* start Available data *

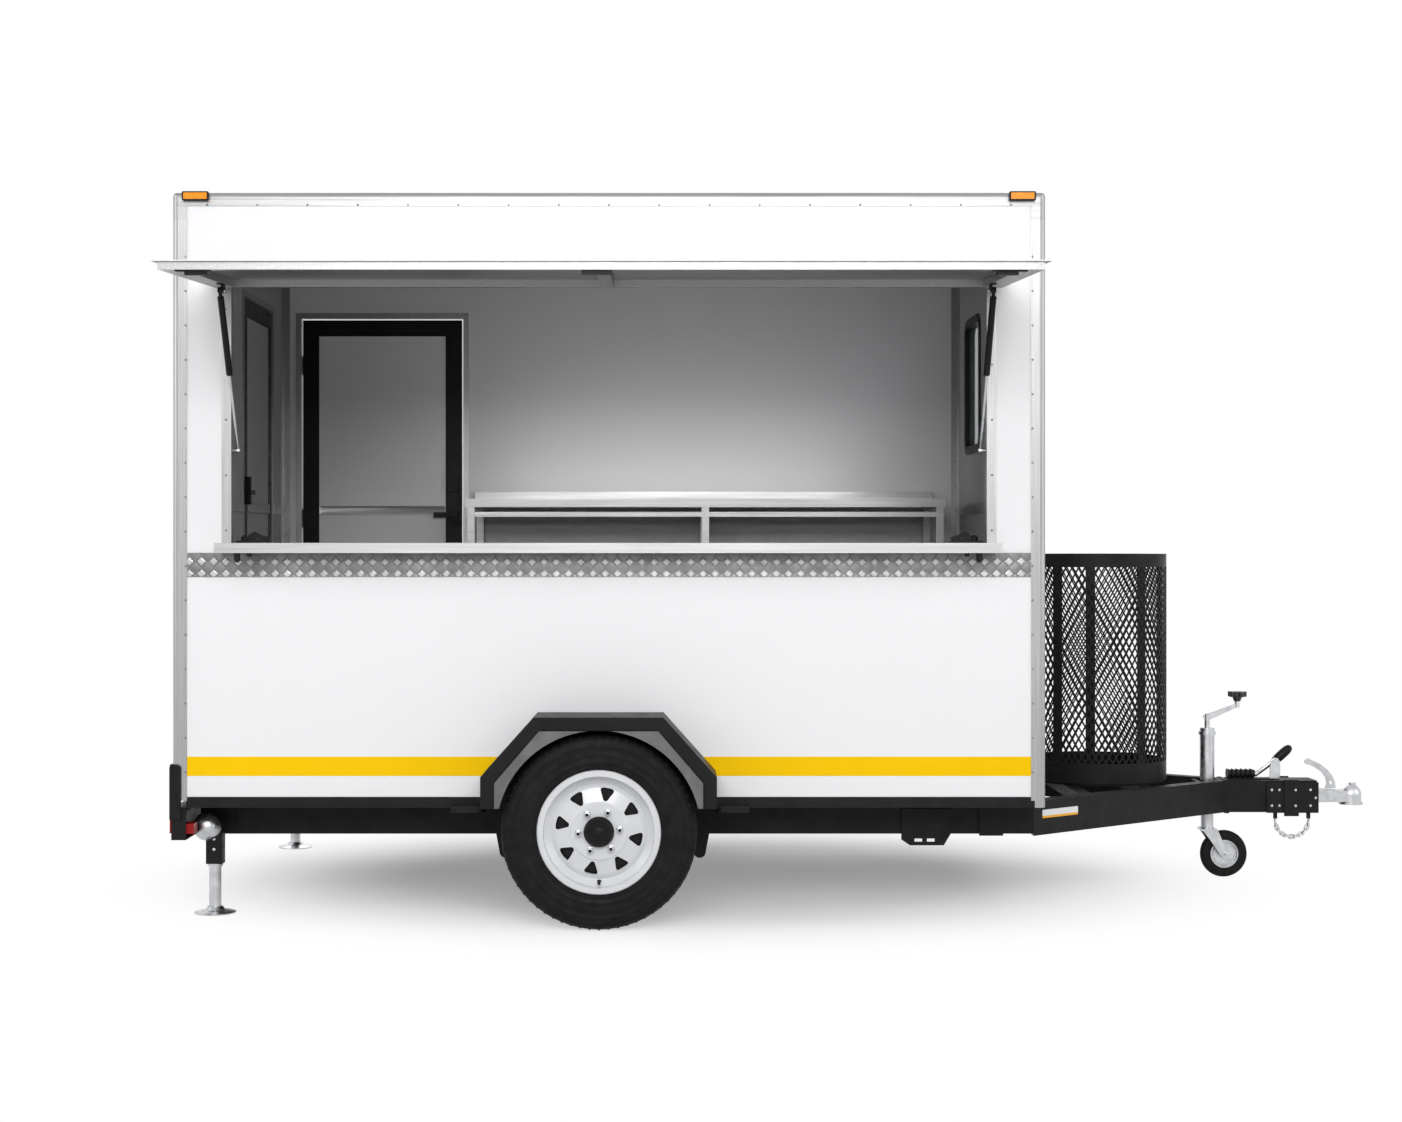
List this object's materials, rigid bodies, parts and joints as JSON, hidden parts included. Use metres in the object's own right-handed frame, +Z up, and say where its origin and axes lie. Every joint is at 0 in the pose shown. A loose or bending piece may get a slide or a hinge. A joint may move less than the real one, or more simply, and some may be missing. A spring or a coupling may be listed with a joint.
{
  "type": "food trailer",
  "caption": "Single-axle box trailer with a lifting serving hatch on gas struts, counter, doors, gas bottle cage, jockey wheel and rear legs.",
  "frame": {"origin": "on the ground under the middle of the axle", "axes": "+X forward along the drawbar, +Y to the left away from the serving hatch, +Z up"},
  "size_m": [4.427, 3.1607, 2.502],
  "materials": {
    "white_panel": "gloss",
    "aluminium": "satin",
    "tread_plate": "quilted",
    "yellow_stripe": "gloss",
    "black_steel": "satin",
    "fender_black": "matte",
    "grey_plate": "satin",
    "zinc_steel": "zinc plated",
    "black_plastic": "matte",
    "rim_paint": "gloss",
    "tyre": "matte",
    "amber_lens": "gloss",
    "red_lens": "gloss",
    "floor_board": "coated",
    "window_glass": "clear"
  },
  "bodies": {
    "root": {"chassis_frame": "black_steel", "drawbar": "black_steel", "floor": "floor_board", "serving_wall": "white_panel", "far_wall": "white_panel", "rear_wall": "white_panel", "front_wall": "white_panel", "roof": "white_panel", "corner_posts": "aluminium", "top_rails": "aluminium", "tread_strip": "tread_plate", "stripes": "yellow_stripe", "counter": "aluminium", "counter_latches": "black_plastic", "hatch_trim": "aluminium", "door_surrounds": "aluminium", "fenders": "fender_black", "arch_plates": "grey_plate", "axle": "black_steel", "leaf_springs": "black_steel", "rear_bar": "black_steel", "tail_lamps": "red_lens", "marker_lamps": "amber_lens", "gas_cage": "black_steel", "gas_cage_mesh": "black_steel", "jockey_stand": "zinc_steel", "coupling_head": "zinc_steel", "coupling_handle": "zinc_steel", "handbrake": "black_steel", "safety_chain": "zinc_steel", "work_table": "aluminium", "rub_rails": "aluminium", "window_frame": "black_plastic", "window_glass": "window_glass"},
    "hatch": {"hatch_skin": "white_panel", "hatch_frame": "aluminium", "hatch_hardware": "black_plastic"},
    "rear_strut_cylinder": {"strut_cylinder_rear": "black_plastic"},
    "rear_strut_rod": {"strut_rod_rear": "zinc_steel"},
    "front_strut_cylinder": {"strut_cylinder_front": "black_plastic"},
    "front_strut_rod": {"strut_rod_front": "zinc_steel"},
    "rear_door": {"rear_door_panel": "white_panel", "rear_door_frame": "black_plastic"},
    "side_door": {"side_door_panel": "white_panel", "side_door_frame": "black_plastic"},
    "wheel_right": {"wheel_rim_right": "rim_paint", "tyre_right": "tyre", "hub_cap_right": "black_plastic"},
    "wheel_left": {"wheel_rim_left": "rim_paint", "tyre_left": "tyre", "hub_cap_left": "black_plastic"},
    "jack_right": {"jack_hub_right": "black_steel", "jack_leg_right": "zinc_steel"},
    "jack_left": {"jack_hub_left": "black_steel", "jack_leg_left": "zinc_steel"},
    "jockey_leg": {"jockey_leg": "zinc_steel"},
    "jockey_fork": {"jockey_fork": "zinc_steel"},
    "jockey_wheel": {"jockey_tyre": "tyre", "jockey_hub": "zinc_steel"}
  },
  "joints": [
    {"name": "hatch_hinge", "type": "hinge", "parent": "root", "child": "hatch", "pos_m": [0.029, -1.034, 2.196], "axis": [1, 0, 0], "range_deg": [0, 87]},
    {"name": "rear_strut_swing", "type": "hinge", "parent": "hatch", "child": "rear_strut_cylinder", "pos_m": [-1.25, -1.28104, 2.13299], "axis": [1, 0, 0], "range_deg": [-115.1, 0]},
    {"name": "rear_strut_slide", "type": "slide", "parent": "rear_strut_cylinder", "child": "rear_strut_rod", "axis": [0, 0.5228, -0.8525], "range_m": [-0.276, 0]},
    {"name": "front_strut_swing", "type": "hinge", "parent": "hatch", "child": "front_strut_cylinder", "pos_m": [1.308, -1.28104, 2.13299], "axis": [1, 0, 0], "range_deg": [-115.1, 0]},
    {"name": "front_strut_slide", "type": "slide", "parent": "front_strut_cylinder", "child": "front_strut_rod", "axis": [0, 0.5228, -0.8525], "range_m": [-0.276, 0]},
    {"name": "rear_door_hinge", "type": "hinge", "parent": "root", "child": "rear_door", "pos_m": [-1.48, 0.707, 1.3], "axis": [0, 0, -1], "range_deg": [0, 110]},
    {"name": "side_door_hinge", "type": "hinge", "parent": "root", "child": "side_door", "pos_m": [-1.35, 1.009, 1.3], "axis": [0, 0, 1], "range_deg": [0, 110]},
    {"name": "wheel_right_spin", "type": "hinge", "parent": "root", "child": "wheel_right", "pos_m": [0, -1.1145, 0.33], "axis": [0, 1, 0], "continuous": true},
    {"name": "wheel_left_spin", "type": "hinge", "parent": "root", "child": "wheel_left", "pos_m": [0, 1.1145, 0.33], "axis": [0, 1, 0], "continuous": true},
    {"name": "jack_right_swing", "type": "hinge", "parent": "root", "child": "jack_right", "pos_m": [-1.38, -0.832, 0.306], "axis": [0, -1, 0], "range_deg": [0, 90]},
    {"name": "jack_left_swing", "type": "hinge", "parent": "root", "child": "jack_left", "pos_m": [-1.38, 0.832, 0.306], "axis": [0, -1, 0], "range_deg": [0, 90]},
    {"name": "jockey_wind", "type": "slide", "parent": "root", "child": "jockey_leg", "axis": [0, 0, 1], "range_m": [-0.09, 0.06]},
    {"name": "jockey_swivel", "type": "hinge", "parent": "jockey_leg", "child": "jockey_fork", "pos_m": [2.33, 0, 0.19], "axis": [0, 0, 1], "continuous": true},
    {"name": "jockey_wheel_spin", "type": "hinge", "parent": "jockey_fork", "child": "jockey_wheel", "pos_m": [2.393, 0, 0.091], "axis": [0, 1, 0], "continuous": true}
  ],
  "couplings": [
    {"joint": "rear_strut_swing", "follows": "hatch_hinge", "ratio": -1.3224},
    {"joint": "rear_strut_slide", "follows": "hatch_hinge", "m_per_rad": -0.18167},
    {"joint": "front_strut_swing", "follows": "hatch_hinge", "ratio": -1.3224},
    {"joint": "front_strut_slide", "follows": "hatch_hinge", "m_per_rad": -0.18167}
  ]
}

* end Available data *

Aim of the exercise –
Set every line of the listing down word for word.

Answer below –
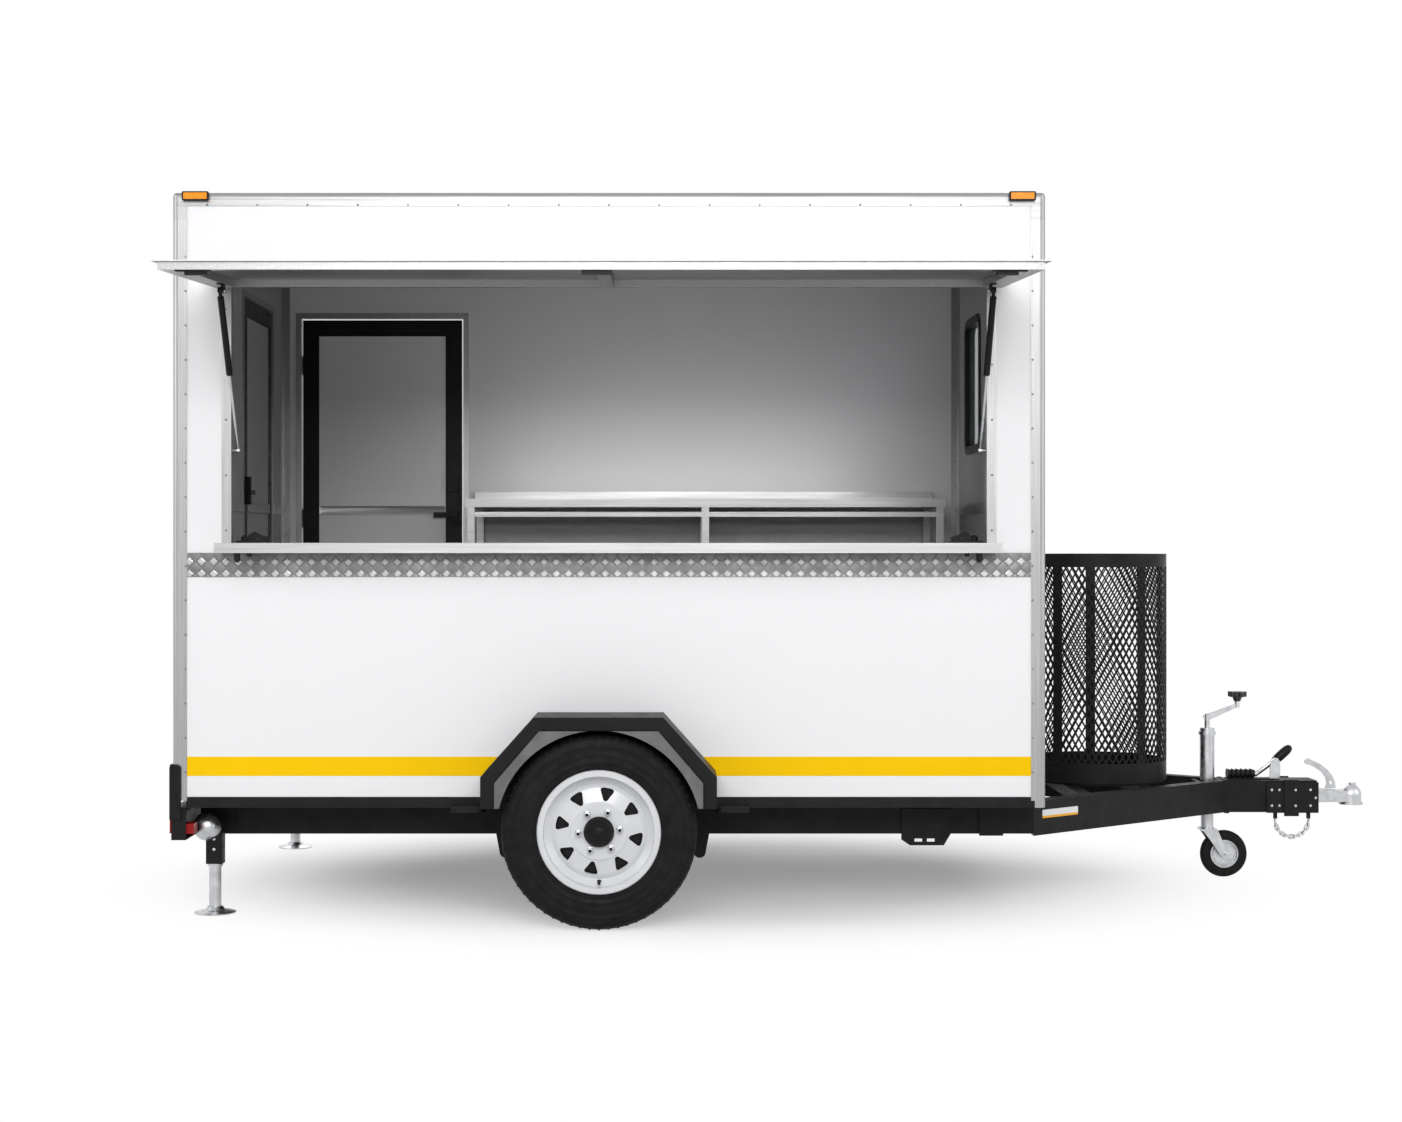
List this object's materials, rigid bodies, parts and joints as JSON, hidden parts included. Use metres in the object's own right-handed frame, +Z up, and say where its origin and axes lie. Every joint is at 0 in the pose shown. A loose or bending piece may get a slide or a hinge. A joint may move less than the real one, or more simply, and some may be missing. A spring or a coupling may be listed with a joint.
{
  "type": "food trailer",
  "caption": "Single-axle box trailer with a lifting serving hatch on gas struts, counter, doors, gas bottle cage, jockey wheel and rear legs.",
  "frame": {"origin": "on the ground under the middle of the axle", "axes": "+X forward along the drawbar, +Y to the left away from the serving hatch, +Z up"},
  "size_m": [4.427, 3.1607, 2.502],
  "materials": {
    "white_panel": "gloss",
    "aluminium": "satin",
    "tread_plate": "quilted",
    "yellow_stripe": "gloss",
    "black_steel": "satin",
    "fender_black": "matte",
    "grey_plate": "satin",
    "zinc_steel": "zinc plated",
    "black_plastic": "matte",
    "rim_paint": "gloss",
    "tyre": "matte",
    "amber_lens": "gloss",
    "red_lens": "gloss",
    "floor_board": "coated",
    "window_glass": "clear"
  },
  "bodies": {
    "root": {"chassis_frame": "black_steel", "drawbar": "black_steel", "floor": "floor_board", "serving_wall": "white_panel", "far_wall": "white_panel", "rear_wall": "white_panel", "front_wall": "white_panel", "roof": "white_panel", "corner_posts": "aluminium", "top_rails": "aluminium", "tread_strip": "tread_plate", "stripes": "yellow_stripe", "counter": "aluminium", "counter_latches": "black_plastic", "hatch_trim": "aluminium", "door_surrounds": "aluminium", "fenders": "fender_black", "arch_plates": "grey_plate", "axle": "black_steel", "leaf_springs": "black_steel", "rear_bar": "black_steel", "tail_lamps": "red_lens", "marker_lamps": "amber_lens", "gas_cage": "black_steel", "gas_cage_mesh": "black_steel", "jockey_stand": "zinc_steel", "coupling_head": "zinc_steel", "coupling_handle": "zinc_steel", "handbrake": "black_steel", "safety_chain": "zinc_steel", "work_table": "aluminium", "rub_rails": "aluminium", "window_frame": "black_plastic", "window_glass": "window_glass"},
    "hatch": {"hatch_skin": "white_panel", "hatch_frame": "aluminium", "hatch_hardware": "black_plastic"},
    "rear_strut_cylinder": {"strut_cylinder_rear": "black_plastic"},
    "rear_strut_rod": {"strut_rod_rear": "zinc_steel"},
    "front_strut_cylinder": {"strut_cylinder_front": "black_plastic"},
    "front_strut_rod": {"strut_rod_front": "zinc_steel"},
    "rear_door": {"rear_door_panel": "white_panel", "rear_door_frame": "black_plastic"},
    "side_door": {"side_door_panel": "white_panel", "side_door_frame": "black_plastic"},
    "wheel_right": {"wheel_rim_right": "rim_paint", "tyre_right": "tyre", "hub_cap_right": "black_plastic"},
    "wheel_left": {"wheel_rim_left": "rim_paint", "tyre_left": "tyre", "hub_cap_left": "black_plastic"},
    "jack_right": {"jack_hub_right": "black_steel", "jack_leg_right": "zinc_steel"},
    "jack_left": {"jack_hub_left": "black_steel", "jack_leg_left": "zinc_steel"},
    "jockey_leg": {"jockey_leg": "zinc_steel"},
    "jockey_fork": {"jockey_fork": "zinc_steel"},
    "jockey_wheel": {"jockey_tyre": "tyre", "jockey_hub": "zinc_steel"}
  },
  "joints": [
    {"name": "hatch_hinge", "type": "hinge", "parent": "root", "child": "hatch", "pos_m": [0.029, -1.034, 2.196], "axis": [1, 0, 0], "range_deg": [0, 87]},
    {"name": "rear_strut_swing", "type": "hinge", "parent": "hatch", "child": "rear_strut_cylinder", "pos_m": [-1.25, -1.28104, 2.13299], "axis": [1, 0, 0], "range_deg": [-115.1, 0]},
    {"name": "rear_strut_slide", "type": "slide", "parent": "rear_strut_cylinder", "child": "rear_strut_rod", "axis": [0, 0.5228, -0.8525], "range_m": [-0.276, 0]},
    {"name": "front_strut_swing", "type": "hinge", "parent": "hatch", "child": "front_strut_cylinder", "pos_m": [1.308, -1.28104, 2.13299], "axis": [1, 0, 0], "range_deg": [-115.1, 0]},
    {"name": "front_strut_slide", "type": "slide", "parent": "front_strut_cylinder", "child": "front_strut_rod", "axis": [0, 0.5228, -0.8525], "range_m": [-0.276, 0]},
    {"name": "rear_door_hinge", "type": "hinge", "parent": "root", "child": "rear_door", "pos_m": [-1.48, 0.707, 1.3], "axis": [0, 0, -1], "range_deg": [0, 110]},
    {"name": "side_door_hinge", "type": "hinge", "parent": "root", "child": "side_door", "pos_m": [-1.35, 1.009, 1.3], "axis": [0, 0, 1], "range_deg": [0, 110]},
    {"name": "wheel_right_spin", "type": "hinge", "parent": "root", "child": "wheel_right", "pos_m": [0, -1.1145, 0.33], "axis": [0, 1, 0], "continuous": true},
    {"name": "wheel_left_spin", "type": "hinge", "parent": "root", "child": "wheel_left", "pos_m": [0, 1.1145, 0.33], "axis": [0, 1, 0], "continuous": true},
    {"name": "jack_right_swing", "type": "hinge", "parent": "root", "child": "jack_right", "pos_m": [-1.38, -0.832, 0.306], "axis": [0, -1, 0], "range_deg": [0, 90]},
    {"name": "jack_left_swing", "type": "hinge", "parent": "root", "child": "jack_left", "pos_m": [-1.38, 0.832, 0.306], "axis": [0, -1, 0], "range_deg": [0, 90]},
    {"name": "jockey_wind", "type": "slide", "parent": "root", "child": "jockey_leg", "axis": [0, 0, 1], "range_m": [-0.09, 0.06]},
    {"name": "jockey_swivel", "type": "hinge", "parent": "jockey_leg", "child": "jockey_fork", "pos_m": [2.33, 0, 0.19], "axis": [0, 0, 1], "continuous": true},
    {"name": "jockey_wheel_spin", "type": "hinge", "parent": "jockey_fork", "child": "jockey_wheel", "pos_m": [2.393, 0, 0.091], "axis": [0, 1, 0], "continuous": true}
  ],
  "couplings": [
    {"joint": "rear_strut_swing", "follows": "hatch_hinge", "ratio": -1.3224},
    {"joint": "rear_strut_slide", "follows": "hatch_hinge", "m_per_rad": -0.18167},
    {"joint": "front_strut_swing", "follows": "hatch_hinge", "ratio": -1.3224},
    {"joint": "front_strut_slide", "follows": "hatch_hinge", "m_per_rad": -0.18167}
  ]
}